The men have never finished worse than sixth as a team in any race this season, which is particularly impressive considering three of the five meets had at least 19 programs in attendance. The highlights include three runner-up team results: the season-opening Golden Eagle Invitational, the Mountain Dew Invitational (out of 22 teams), and the UAB Blazer Classic (out of 19 teams).
EKU and Belmont are likely to be Tech's stiffest competition in the men's team portion as well.
Eastern Kentucky, the 12-time defending champion, enters Saturday's race as the favorite, ranked No. 19 nationally in the USTFCCCA Poll. The Colonels qualified for the NCAA Championship for five consecutive years (the second-longest stretch for a program in league history) before missing out the past two.
Sophomore newcomer James Sugira has been dominant this season, winning a trio of OVC Runner of the Week awards and last time out winning the Penn State National Open. He also won the Commodore Classic and was fourth at the Wisconsin Nuttycombe Invitational (in a field that included 18 nationally-ranked teams).

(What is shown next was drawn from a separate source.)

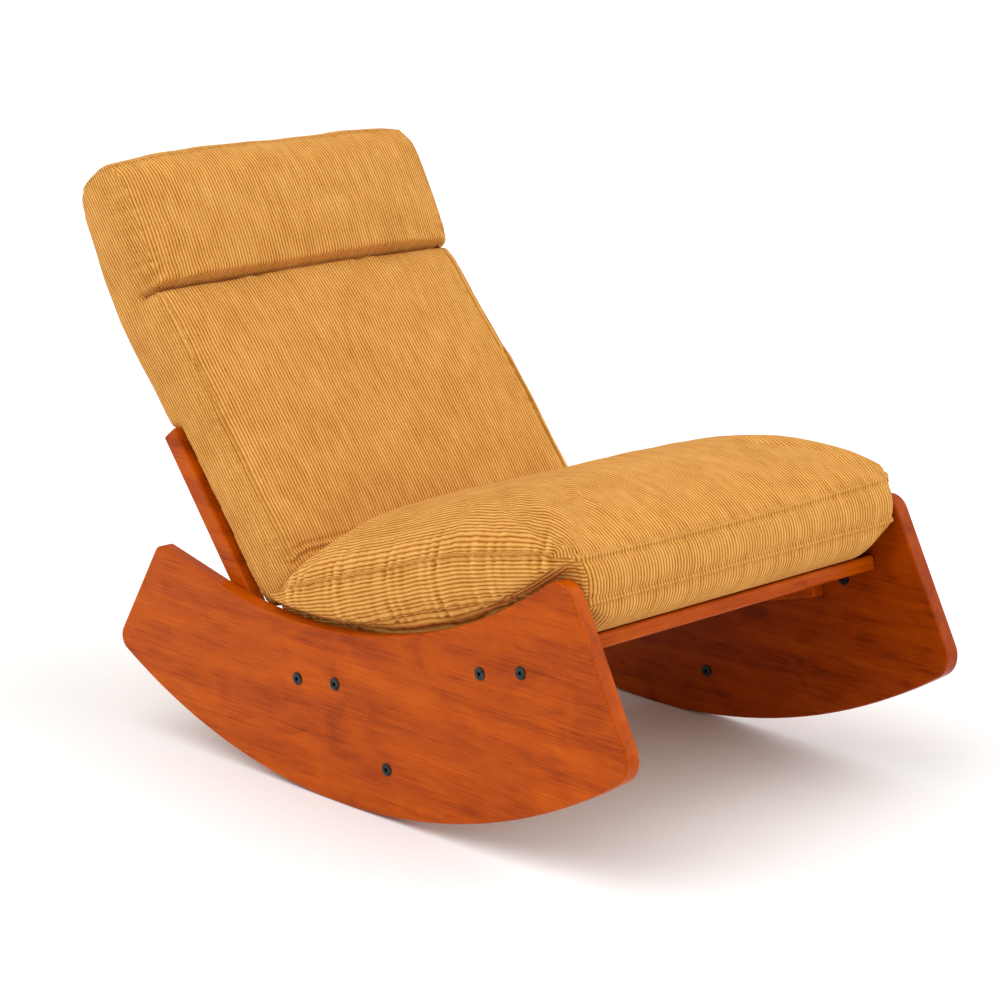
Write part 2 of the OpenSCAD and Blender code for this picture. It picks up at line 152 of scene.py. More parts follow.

Belmont enters the postseason ranked No. 4 in the South Region, one of three OVC teams who appear in the Top 15. The Bruins have been paced by freshman Jacob McLeod, who has led the team in all four meets this season.
McLeod won his collegiate debut race (the Belmont Opener), was sixth at the Louisville Invitational and in his last race placed 28th at the Pre-Nationals.
His brother, junior Kaleb McLeod, has also been consistent this season and is looking to improve on his 12th-place finish at last year's OVC Championship. Belmont has finished in the top five in each of its first six OVC Championship meets.
While Angel is confident that there are some spectacular finishes in store for Tennessee Tech cross country at this year's OVC Championships, he's also excited to see what the next couple of years could bring.
"I don't know what tomorrow holds for these young men and women, but I believe it looks promising," he said. "One thing I am sure of is they are ready, willing and able to do what is necessary to succeed."